The little row of Georgian houses that connect, at the back, to Horse Guards Road, and connect St James’s Park to Whitehall, is going through the mill in terms of public debate. Downing Street, a modest and no-great-place of government splendour, is once again in the very centre of the political eye. But this time it’s not so much about the functions of the officers of state but the uses to which they have put expensive rolls of wallpaper. And who has commissioned such garish and costly products.
I thought I was not involved in the debate myself until, picking a thought from his mind, a man standing in the queue in our local pharmacy said to me “Six hundred bloody quid a roll? That’s madness.” I looked at the man, wondering why I had been chosen to enter this debate with him. Until I realised that this wallpaper scandal had actually brought many people into political debate who may not have been drawn in before. It was a ‘live’ discussion and the man wanted my opinion as I waited for my pills.
Alas I had nothing to say other than that I had not kept up with the wallpaper scandal. And I left the shop soon after. He must have been disappointed, but I was vacant of thought about what to think.
This often befalls me when there is very serious public interest about something like wallpaper, or this time last year Cummings’ Barnard Castle eye test. I can’t get excited, but can see that these events are often opportunities to enter the debate. As if they are metaphors for the whole performance of Her Majesty’s Government.

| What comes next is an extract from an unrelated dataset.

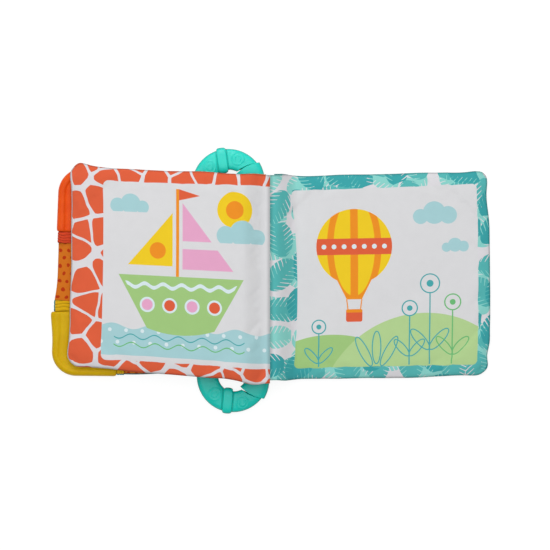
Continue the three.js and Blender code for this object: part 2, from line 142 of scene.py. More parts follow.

Forget about policies and their propagation and execution; wallpaper and eye tests, and sundry other faux pas littered through political life, are supposedly moments of political clarity. And offer a field day to all who are not of the government’s political persuasions. But I can’t think of a thing to say worthy of comment.
So when all the debate was going on about wallpaper, I was thinking of the actual physical terrace of modest Georgian houses I have known for most of my life. As part of my ritual as a truant child travelling on the 11 bus that passed Downing Street, on through to my visits there to meet with prime ministers to discuss big issues; and The Big Issue itself.